Stop security forces from misusing guns

Wednesday January 13 2021

Securiy officers remove the body of one of the officers killed from the scene of the murder in Nansana-Ganda

By Editor

On Monday morning, a Uganda People’s Defence Forces (UPDF) soldier ran amok and shot dead four people in Nansana Municipality, Wakiso District. Lance Corporal Denis Omara shot dead Rita Nabayungo, a mother of three, who was travelling in a vehicle with her husband and children. 

He also shot dead Police Constable Isaac Nimirunji and Local Defence Unit personnel Abraham Masereka and John Wafula when they tried to restrain him. Police Constable David Ochen and two civilians were injured in the incident.

Monday’s occurrence is unfortunately not an isolated incident, but the latest in a long list of incidents where members of the armed forces have opened fire on civilians and their colleagues.

Government should ensure that a lasting solution to this problem is found because the role of members of the security forces is, among others, to protect the people and their property, not to terrorise them. 

All those who apply to join the armed forces should be subjected to rigorous psychiatric evaluation to ensure that mentally unstable individuals are not given guns and lethal skills that they could use against innocent people who they are supposed to protect. 

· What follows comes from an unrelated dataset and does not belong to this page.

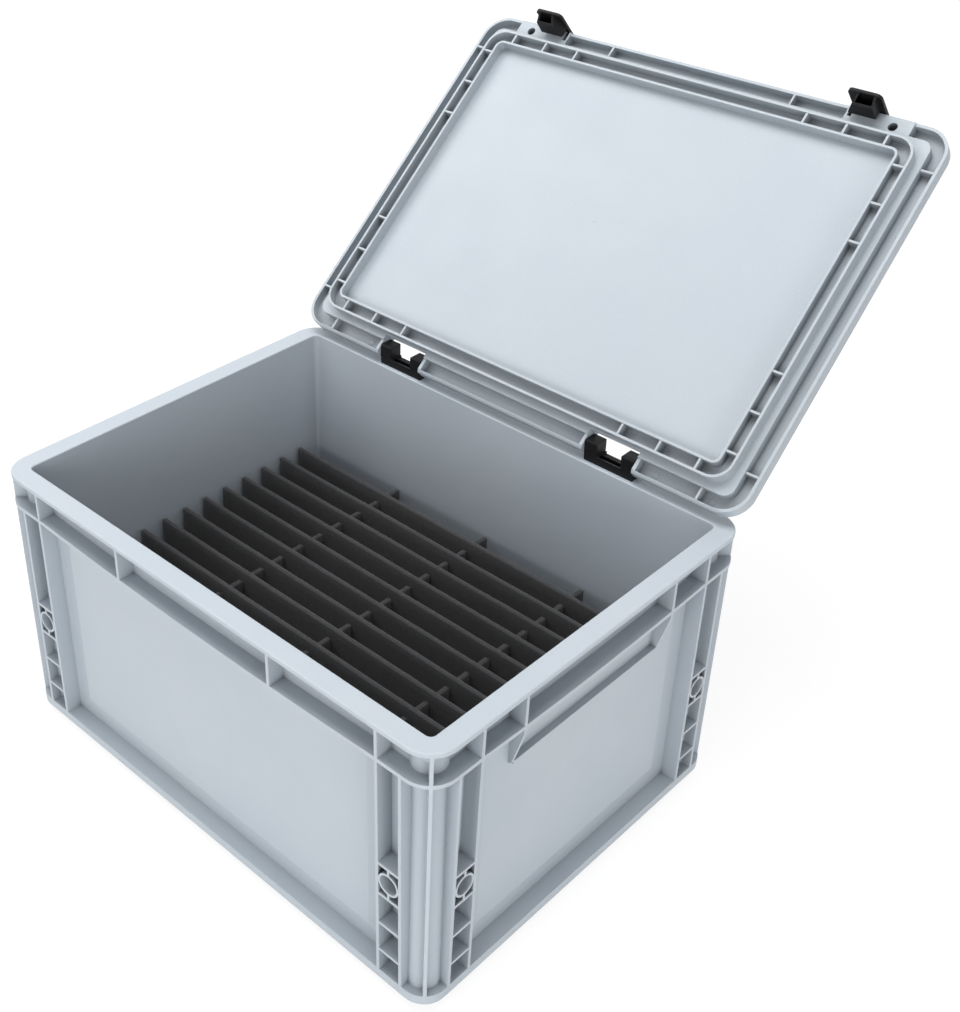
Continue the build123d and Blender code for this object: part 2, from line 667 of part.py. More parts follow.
# ==================================================================== catches
flap_inner = -width / 2 - catch_gap
flap_outer = flap_inner - catch_flap
flap_top = catch_axis_rise + catch_barrel / 2
hook_top = -rim_thickness - hook_clearance
hook_nose_z = hook_top - hook_height
hook_foot_z = hook_tip_margin - catch_reach
hook_edge = hook_lip - width / 2
nose_edge = hook_nose - width / 2
hook_start = catch_x - catch_width / 2 + hook_inner_margin
hook_end = catch_x + catch_width / 2 - hook_outer_margin
hook_middle = (hook_start + hook_end) / 2
arm_x = catch_x - (catch_width - catch_arm) / 2
for sign, name in ((-1, "catch_left"), (1, "catch_right")):
    with BuildPart() as catch:
        # Wedge that hooks under the rim, narrower at its foot on the inner side.
        with BuildSketch(lid_section(sign * hook_middle)):
            with BuildLine():
                Polyline(
                    (flap_inner, hook_top),
                    (hook_edge, hook_top),
                    (nose_edge, hook_nose_z),
                    (flap_inner, hook_foot_z),
                    close=True,
                )
            make_face()
        extrude(amount=(hook_end - hook_start) / 2, both=True)
        with BuildSketch(lid_elevation(0)):
            with BuildLine():
                Polyline(
                    (sign * hook_start, hook_top - hook_wall),
                    (sign * (hook_start + hook_inner_taper), -catch_reach),
                    (sign * hook_start, -catch_reach),
                    close=True,
                )
            make_face()
        extrude(amount=width, both=True, mode=Mode.SUBTRACT)
        # The wedge is hollow and open towards the tip.
        pocket_start = hook_start + hook_wall
        pocket_end = hook_end - hook_wall
        with BuildSketch(lid_elevation(nose_edge - hook_wall)):
            with BuildLine():
                Polyline(
                    (sign * pocket_start, hook_top - hook_wall),
                    (sign * pocket_end, hook_top - hook_wall),
                    (sign * pocket_end, -catch_reach),
                    (sign * (pocket_start + hook_inner_taper), -catch_reach),
                    close=True,
                )
            make_face()
        extrude(amount=nose_edge - hook_wall - flap_inner, mode=Mode.SUBTRACT)
        # Flap with its rounded lower corners.
        with BuildSketch(lid_elevation(flap_inner)):
            with Locations((sign * catch_x, (flap_top - catch_reach) / 2)):
                tab = Rectangle(catch_width, flap_top + catch_reach)
            fillet(tab.vertices().group_by(Axis.Y)[0], radius=catch_corner)
        extrude(amount=catch_flap)
        # Barrel, its link to the flap, and the pivots.
        with BuildSketch(lid_section(sign * catch_x)):
            with Locations((catch_axis_y, catch_axis_rise)):
                Circle(catch_barrel)
            with Locations(((catch_axis_y + flap_inner) / 2, catch_axis_rise)):
                Rectangle(catch_axis_y - flap_inner, catch_barrel)
        extrude(amount=catch_width / 2, both=True)
        with BuildSketch(lid_section(sign * catch_x)):
            with Locations((catch_axis_y, catch_axis_rise)):
                Circle(catch_pivot)
        extrude(amount=catch_width / 2 + catch_side_clearance + catch_pivot_depth, both=True)
        # Arm at the inner end, in the slot of the lid.
        with BuildSketch(lid_section(sign * arm_x)):
            arm_low = catch_axis_rise - catch_arm_drop
            arm_high = catch_axis_rise + catch_arm_rise
            arm_end = catch_axis_y + catch_arm_reach
            with BuildLine():
                Polyline(
                    (flap_inner, arm_low),
                    (catch_axis_y, arm_low),
                    (arm_end, arm_low + catch_arm_corner),
                    (arm_end, arm_high),
                    (flap_inner, arm_high),
                    close=True,
                )
            make_face()
        extrude(amount=catch_arm / 2, both=True)
    catch.part.label = name
    export_step(catch.part, f"parts/{name}.step")


# ==================================================================== phone insert
pad_top_z = floor_z + pad_thickness
pad_length = cavity_length - 2 * (draft_inset(floor_z) + insert_clearance)
pad_width = cavity_width - 2 * (draft_inset(floor_z) + insert_clearance)
with BuildPart() as base_pad:
    with BuildSketch(Plane.XY.offset(floor_z)):
        RectangleRounded(pad_length, pad_width, inner_corner_radius)
    extrude(amount=pad_thickness)
base_pad.part.label = "base_pad"
export_step(base_pad.part, "parts/base_pad.step")

# The boards cross in half-lap joints: long boards are slotted from below, cross boards
# from above, and both sets stand on the pad.
lap_z = pad_top_z + column_board_height / 2
lap_width = board + 2 * lap_clearance
column_positions = (-column_pitch, 0, column_pitch)
row_positions = [
    (index - (row_board_count - 1) / 2) * row_pitch for index in range(row_board_count)
]
for index, board_y in enumerate(row_positions, start=1):
    name = f"row_board_{index:02d}"
    with BuildPart() as row_board:
        with BuildSketch(Plane.XZ.offset(-board_y)):
            with Locations((0, pad_top_z + row_board_height / 2)):
                RectangleRounded(pad_length, row_board_height, board_radius)
            for board_x in column_positions:
                with Locations((board_x, (pad_top_z + lap_z) / 2)):
                    Rectangle(lap_width, lap_z - pad_top_z, mode=Mode.SUBTRACT)
        extrude(amount=board / 2, both=True)
    row_board.part.label = name
    export_step(row_board.part, f"parts/{name}.step")

for board_x, side in zip(column_positions, ("left", "middle", "right")):
    name = f"column_board_{side}"
    with BuildPart() as column_board:
        with BuildSketch(Plane.YZ.offset(board_x)):
            with Locations((0, pad_top_z + column_board_height / 2)):
                RectangleRounded(pad_width, column_board_height, board_radius)
            for board_y in row_positions:
                with Locations((board_y, pad_top_z + column_board_height * 3 / 4)):
                    Rectangle(lap_width, column_board_height / 2, mode=Mode.SUBTRACT)
        extrude(amount=board / 2, both=True)
    column_board.part.label = name
    export_step(column_board.part, f"parts/{name}.step")
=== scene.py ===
"""Phone locker box: finishes, foam insert, studio light and camera around the CAD frame."""

import logging
import math
from dataclasses import dataclass, field
from enum import Enum

import bmesh
import bpy
from mathutils import Euler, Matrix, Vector

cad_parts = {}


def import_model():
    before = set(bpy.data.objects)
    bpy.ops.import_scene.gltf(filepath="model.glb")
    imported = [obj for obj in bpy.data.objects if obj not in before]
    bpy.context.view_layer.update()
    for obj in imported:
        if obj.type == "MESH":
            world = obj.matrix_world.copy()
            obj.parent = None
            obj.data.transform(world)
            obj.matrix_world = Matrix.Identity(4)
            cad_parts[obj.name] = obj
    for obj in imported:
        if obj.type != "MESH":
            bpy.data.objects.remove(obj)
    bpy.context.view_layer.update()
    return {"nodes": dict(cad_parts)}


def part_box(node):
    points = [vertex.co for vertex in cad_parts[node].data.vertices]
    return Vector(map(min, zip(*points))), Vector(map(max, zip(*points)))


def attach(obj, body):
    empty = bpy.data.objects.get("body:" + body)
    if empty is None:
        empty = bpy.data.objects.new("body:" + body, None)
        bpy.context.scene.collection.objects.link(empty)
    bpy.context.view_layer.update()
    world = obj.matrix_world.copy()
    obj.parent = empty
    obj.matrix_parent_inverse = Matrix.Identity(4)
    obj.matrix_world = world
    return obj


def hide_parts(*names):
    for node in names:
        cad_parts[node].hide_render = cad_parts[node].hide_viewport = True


LOG = logging.getLogger("phone_locker_box")
FOAM_BODY = "box"
PROBE_SAMPLES = 6
EDGE_TURN = (0.985, 0.8)  # cosine between flat and rounded normal: where the paler edge of wear and painted highlight starts, is full
Colour = tuple[float, float, float]


class Slot(Enum):
    """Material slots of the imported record."""

    BODY = "body_plastic"
    LID = "lid_plastic"
    BLACK = "black_plastic"
    FOAM = "insert_foam"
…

Besides, members of the armed forces should be given adequate counselling services to enable them cope with challenges that arise in the course of executing their duties. 


Some soldiers are deployed in war zones such as Somalia where they are exposed to traumatic conditions and they later develop post-traumatic stress disorder. Such servicemen and women should be given psychiatric help to enable them perform their duties in an ethical manner.

Those who are deemed to be unable to continue performing their duties in an ethical way due to psychiatric challenges should be discharged from the armed forces for the good of the people and the country.

Furthermore, the UPDF High Command should consider reintroducing chaplains in army units to nourish soldiers’ spiritual needs and reinforce their moral values. 

These chaplains can work hand-in-hand with counsellors to enable soldiers cope with challenges they face while executing their duties.

The government should also provide sufficient training to members of the armed forces and paramilitary groups such as Local Defence Unit to ensure that they do not misuse the guns they are entrusted with.

Some members of the armed forces are trigger-happy and resort to using guns in situations where non-lethal means could have resolved problems. On several occasions, military, police and LDU personnel have opened fire on unarmed demonstrators. 

Members of the armed forces who engage in such acts should be held personally liable and prosecuted.